[3] Florez, "Esp. Sagr.," xviii. 326—"Conventus Episcoporum pro restoratione monasterii." The children are called "Spinae ac vepres, nec nominandi proles."

[4] Prescott, "Ferd. and Isab.," p. 16. From Samson, "Apol.," ii. cc. 2, 6, we learn that Christians had begun to imitate the Moslems in having harems.

We have left to the last the great and interesting question of the origin of chivalry. Though forming no part of the doctrines of Christianity or Islam, chivalry and its influences could not with justice be wholly overlooked in a discussion like the present. The institution known by that name arose in the age of Charles the Great (768-814),[1] and was therefore nearly synchronous with the invasion of Europe by the Arabs. Its origin has been, indeed, referred to the military service of fiefs, but all its characteristics, which were personal and individual, such as loyalty, courtesy, munificence, point to a racial rather than a political source, and these characteristics are found in an eminent degree among the Arabs. "The solitary and independent spirit of chivalry," says Hallam,[2] "dwelling as it were upon a rock, and disdaining injustice or falsehood from a consciousness of internal dignity, without any calculation of the consequences, is not unlike what we sometimes read of Arabian chiefs or American Indians."

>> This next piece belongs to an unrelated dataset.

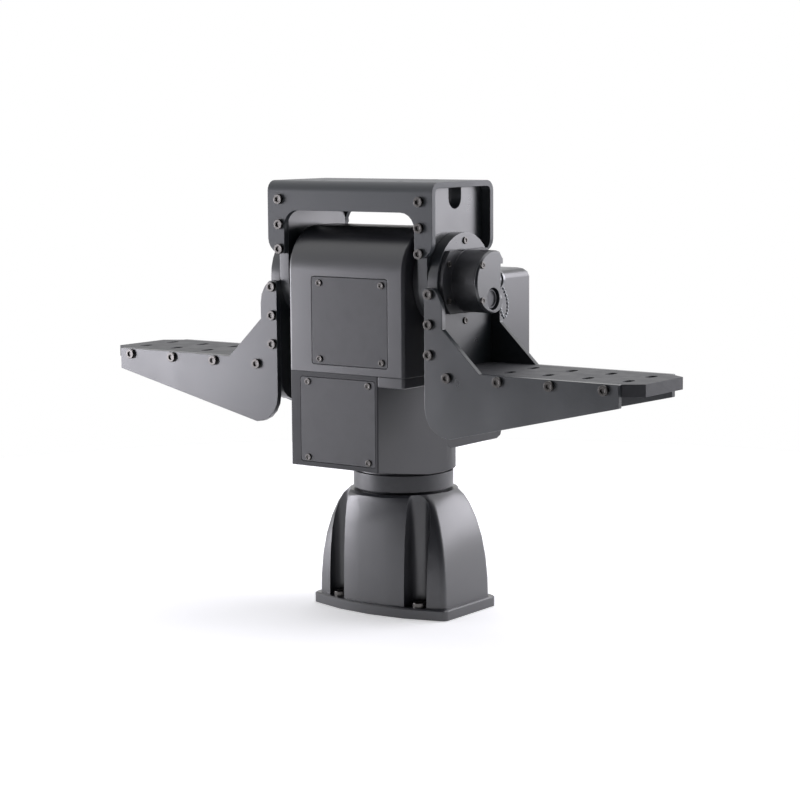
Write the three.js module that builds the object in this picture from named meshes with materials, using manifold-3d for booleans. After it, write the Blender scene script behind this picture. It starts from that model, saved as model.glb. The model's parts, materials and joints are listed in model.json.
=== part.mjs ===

Whatever the precise origin of chivalry may have been, there can be no doubt that its development was largely influenced by the relative positions of Arabs and Christians in Spain, and the perpetual war which went on between them in that country.

Though not a religious institution at the outset, except perhaps among our Saxon forefathers,[3] chivalry soon became religious in character, and its golden age of splendour was during the crusades against the Moslems of Spain and Palestine. Spain itself may almost be called the cradle of chivalry; and it must be allowed that even in the first flush of conquest the Arabs shewed themselves to be truly chivalrous enemies, and clearly had nothing to learn from Christians in that respect. The very earliest days of Moslem triumph, saw the same chivalrous spirit displayed at the capture of Jerusalem, forming a strange and melancholy contrast to the scene at its recapture subsequently by the Crusaders under the heroic Godfrey de Bouillon.

[1] Hallam, "Mid. Ages.," iii. 392.

[2] Ibid. Cp. p. 402. "The characteristic virtues of chivalry have so much resemblance to those which Eastern writers of the same period extol, that I am disposed to suspect Europe for having derived some improvement from imitation of Asia."

[3] Hallam, "Mid. Ages" (1.1.).

Similarly the last triumph of the Moors in Spain, at the end of the tenth century, furnished an instance of generosity rarely paralleled. The Almohade king, Yakub Almansur, after the great victory of Alarcos (1193), released 20,000 Christian prisoners. It cannot, however, be denied that the action displeased many of the king's followers, who complained of it "as one of the extravagancies proper to monarchs,"[1] and Yakub himself repented of it on his deathbed.

In many passages of the Arabian writers we find those qualities enumerated which ought to distinguish the Moorish knight—such as piety, courtesy, prowess in war, the gift of eloquence, the art of poetry, skill on horseback, and dexterity with sword, lance, and bow.[2] Chivalry soon became a recognised art, and we hear of a certain Yusuf ben Harun, or Abu Amar, addressing an elegant poem to Hakem II. (961-976) on its duties and obligations;[3] nor was it long before the Moorish kings learnt to confer knighthood on their vassals after the Christian fashion, and we have an instance of this in a knighthood conferred by the king of Seville in 1068.[4]